2Santa Monica’s First Open Streets Event
To celebrate the opening of the Expo line and to highlight the city’s focus on a multi-modal future, Santa Monica, working with Metro, hosted its first open streets event. The event, during which the city closed off about two miles of streets to vehicle traffic in order to let people explore on foot, bike, or other non motorized ways, was billed as a mobility celebration and followed shortly on the heels of Expo’s opening.
It was the most visible component of several steps the city has taken to make its streets safer and more comfortable for people when they are not driving, including the adoption of the Pedestrian Action Plan, which, at least in theory, enshrines the city’s policy of prioritizing the elimination of traffic-related deaths or serious injuries in all future planning decisions.
3New Minimum Wage Law
Santa Monica passed a new minimum wage law this year after months of outreach to various stakeholders, including labor and business leaders. By the end of the outreach, there was very little opposition from within Santa Monica to the proposed law, which would bring the minimum wage for nearly all people who work in Santa Monica up to $15 an hour by 2020, mirroring the law passed by Los Angeles in July 2015.
What was remarkable about the passing of the wage was how uncontentious the process was this time around given that a decade-and-a-half earlier, the battle for a city-wide living wage was arguably one of the most divisive political fights in modern Santa Monica history.
4A Divisive Election, An Uncertain Future
Santa Monica voters appear largely happy with the direction the city is going in, at least according to the election results. Though 10 candidates ran for City Council, all four incumbents were handily reelected.
The draconian anti-development ballot initiative, Measure LV, lost by nearly 11 percentage points. And two bond measures opposed by no-growth activists — one to support remodeling of Santa Monica College facilities and another to raise money for affordable housing and repair of school facilities — both won overwhelmingly.
Despite that, some of the City Council have opened up discussion about the possibility of placing another similar, albeit less draconian, measure on the ballot in the future, potentially further restricting development in a city that is seeing astronomical rent growth in part due to historically slow-growth policies.
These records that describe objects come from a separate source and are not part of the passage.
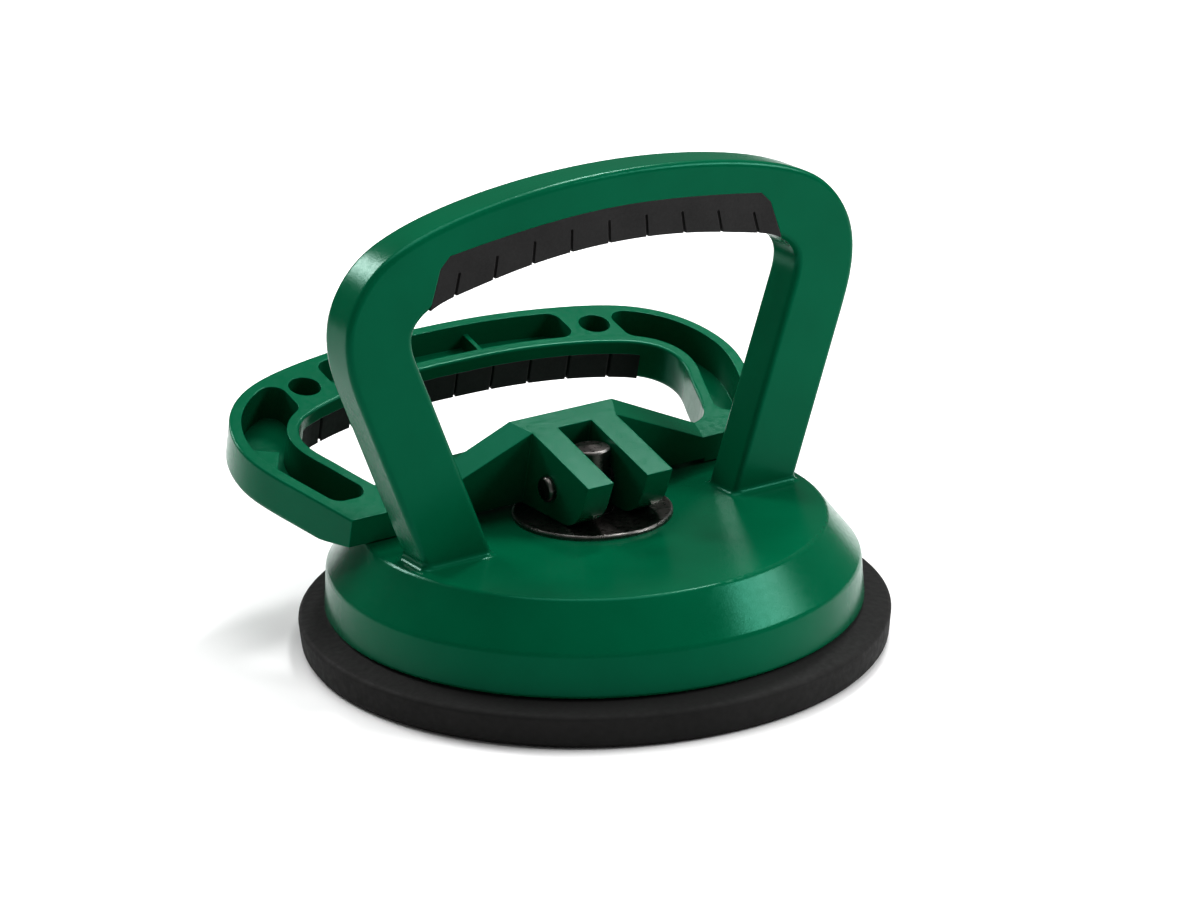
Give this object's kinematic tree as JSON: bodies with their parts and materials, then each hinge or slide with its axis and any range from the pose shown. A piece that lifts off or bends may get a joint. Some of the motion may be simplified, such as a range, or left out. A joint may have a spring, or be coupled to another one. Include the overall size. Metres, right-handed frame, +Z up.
{
  "type": "vacuum suction lifter",
  "caption": "Single-pad vacuum suction lifter: round rubber pad, domed housing with fixed grab handle and a hinged looped cam lever that draws the pad up to grip smooth surfaces.",
  "frame": {"origin": "centre of the rubber pad's flat underside", "axes": "+Z up out of the work surface; +X along the lever's pivot pin; -Y towards the fixed handle's front; +Y the side the open lever lies on"},
  "size_m": [0.12, 0.1272, 0.0983],
  "materials": {
    "green_moulding": "satin, fine grain",
    "soft_grip": "matt",
    "pad_rubber": "matt",
    "black_steel": "blackened, semi-gloss",
    "zinc_steel": "zinc plated",
    "bush_plastic": "natural acetal"
  },
  "bodies": {
    "base": {"base_housing": "green_moulding", "handle_grip": "soft_grip", "cam_washer": "black_steel", "guide_bush": "bush_plastic", "spring_seat": "zinc_steel", "suction_pad": "pad_rubber", "return_spring": "zinc_steel"},
    "post": {"stud": "black_steel", "pivot_pin": "black_steel", "pin_caps": "black_steel", "backing_plate": "zinc_steel", "stud_shim": "zinc_steel", "stud_nut": "zinc_steel"},
    "lever": {"cam_lever": "green_moulding", "lever_grip": "soft_grip"}
  },
  "joints": [
    {"name": "stud_lift", "type": "slide", "parent": "base", "child": "post", "axis": [0, 0, 1], "range_m": [0, 0.00532], "deforming": ["return_spring"]},
    {"name": "lever_turn", "type": "hinge", "parent": "post", "child": "lever", "pos_m": [0, 0, 0.033], "axis": [1, 0, 0], "range_deg": [0, 66]}
  ],
  "couplings": [
    {"joint": "stud_lift", "follows": "lever_turn", "m_per_rad": 0.0046184}
  ]
}
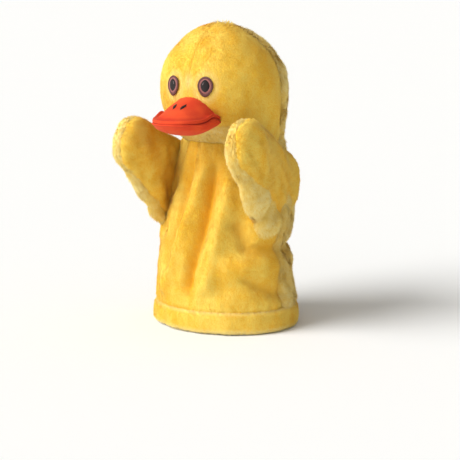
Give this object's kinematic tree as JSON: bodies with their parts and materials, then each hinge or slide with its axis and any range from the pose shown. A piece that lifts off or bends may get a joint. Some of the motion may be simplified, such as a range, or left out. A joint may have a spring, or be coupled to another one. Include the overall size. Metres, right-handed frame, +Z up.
{
  "type": "glove puppet",
  "caption": "Plush duck glove puppet with a nodding and turning head, two finger-worked wings and a stuffed bill that opens.",
  "frame": {"origin": "centre of the hand opening, in the plane of the hem's lower edge", "axes": "+Z up from the hem to the crown, -Y the way the face looks, +X the puppet's own left"},
  "size_m": [0.136, 0.155, 0.2585],
  "materials": {
    "smooth_plush": "short dense velvety pile, bright yellow",
    "fluffy_plush": "longer, paler and looser pile",
    "bill_cloth": "flat short-napped cloth, orange red",
    "lining_cloth": "thin plain-woven cloth",
    "yellow_thread": "sewing thread",
    "eye_thread": "satin-stitch embroidery thread, brown and mauve",
    "black_thread": "satin-stitch embroidery thread, black",
    "filling": "polyester fibre stuffing"
  },
  "bodies": {
    "glove": {"front_panel": "smooth_plush", "back_panel": "fluffy_plush", "hem_band": "smooth_plush", "hem_stitching": "yellow_thread", "hand_lining": "lining_cloth", "left_shoulder": "smooth_plush", "right_shoulder": "smooth_plush"},
    "neck": {"neck_sleeve": "smooth_plush"},
    "head": {"left_face": "smooth_plush", "right_face": "smooth_plush", "head_back": "fluffy_plush", "chin_panel": "fluffy_plush", "head_filling": "filling", "finger_pocket": "lining_cloth", "left_eye": "eye_thread", "right_eye": "eye_thread", "left_pupil": "black_thread", "right_pupil": "black_thread", "upper_bill": "bill_cloth", "upper_bill_filling": "filling", "upper_bill_lining": "bill_cloth", "left_nostril": "black_thread", "right_nostril": "black_thread"},
    "lower_bill": {"lower_bill": "bill_cloth", "lower_bill_filling": "filling", "lower_bill_lining": "bill_cloth"},
    "left_wing": {"left_wing_outer": "smooth_plush", "left_wing_inner": "fluffy_plush", "left_wing_sleeve": "lining_cloth"},
    "right_wing": {"right_wing_outer": "smooth_plush", "right_wing_inner": "fluffy_plush", "right_wing_sleeve": "lining_cloth"}
  },
  "joints": [
    {"name": "head_nod", "type": "hinge", "parent": "glove", "child": "neck", "pos_m": [0, 0.01, 0.14], "axis": [1, 0, 0], "range_deg": [-15, 18], "deforming": ["neck_sleeve"]},
    {"name": "head_turn", "type": "hinge", "parent": "neck", "child": "head", "pos_m": [0, 0.006, 0.157], "axis": [0, 0, 1], "range_deg": [-12, 12]},
    {"name": "bill_open", "type": "hinge", "parent": "head", "child": "lower_bill", "pos_m": [0, -0.044, 0.1784], "axis": [1, 0, 0], "range_deg": [0, 24]},
    {"name": "left_wing_swing", "type": "hinge", "parent": "glove", "child": "left_wing", "pos_m": [0.05, -0.03, 0.1348], "axis": [-0.4499, 0.5148, 0.7298], "range_deg": [-40, 25], "deforming": ["left_shoulder"]},
    {"name": "right_wing_swing", "type": "hinge", "parent": "glove", "child": "right_wing", "pos_m": [-0.05, -0.03, 0.1348], "axis": [-0.4499, -0.5148, -0.7298], "range_deg": [-40, 25], "deforming": ["right_shoulder"]}
  ]
}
Given that the Council unanimously agreed that keeping Santa Monica affordable, inclusive, and diverse as a priority, it remains unclear how a revised version of Measure LV fits in with that priority.
While the Council unanimously approved one major housing project in 2016, the city continues to lose out on more moderate transit-adjacent housing due to opposition. And the Downtown Community Plan, which will determine how much new housing can be built in the city’s transit-rich downtown, continues to see revisions rolling back the opportunities for much-needed new housing.
The increasingly-restrictive growth policies are also at odds with the many gains the city has made with regards to sustainability (more on that below) and multimodal policies, a point that was outlined in a recent article at Vox.com titled, “Santa Monica is creating a low-carbon city only rich people can enjoy.”
5Otherwise, A Sustainable City
Santa Monica made headlines this year for some strides in sustainability even while it remains hesitant to adopt the policies it needs to fully commit to the vision, like reduction or elimination of parking requirements near transit or the densification of major transit corridors.
The City Council passed an ordinance that would require all new single-family home construction to generate at least as much electricity as it consumes (zero-net energy). The ordinance is, apparently, the first of its kind in the world.
This year, the city also celebrated the fact that it had reduced carbon emissions — the root cause of anthropogenic global warming — to 20 percent below 1990 levels, while the target had been a more modest 15 percent. The city’s much more ambitious goal is to be carbon neutral by 2050, which will require much bolder action.
6Fake News, Santa Monica Edition
This year saw the emergence of what might be a growing fake news problem. While certain sites, like santamonicanews.org, clearly appeared to push anti-development and anti-incumbent messages during the election, other sites like Santa Monica Observer dabbled in fake news for less clear reasons.
Under the “News” section of the Observer’s website is this headline: “Kanye West Appointed Under-Secretary of the Interior After Meeting at Trump Tower.”
It is unclear whether the article is meant to be satire since there is no indication that it is different from the other, actual headlines also listed under “News.”
The other peculiar thing about The Observer is that it’s unclear whether the authors are real people. The story “Cornell University Astronomers Claim to have Detected 234 Alien Civilizations” is by Sarah Storkin, according to the byline on the article. However, the photograph that accompanies her byline appears to have been pulled from the online resume of one Hannah Sorkin, a university student in Staffordshire, England.
A new year lies ahead. Will 2017 be the year that Santa Monica reconciles its contradictions? Will we unify under a common purpose and vision for a sustainable, inclusive future?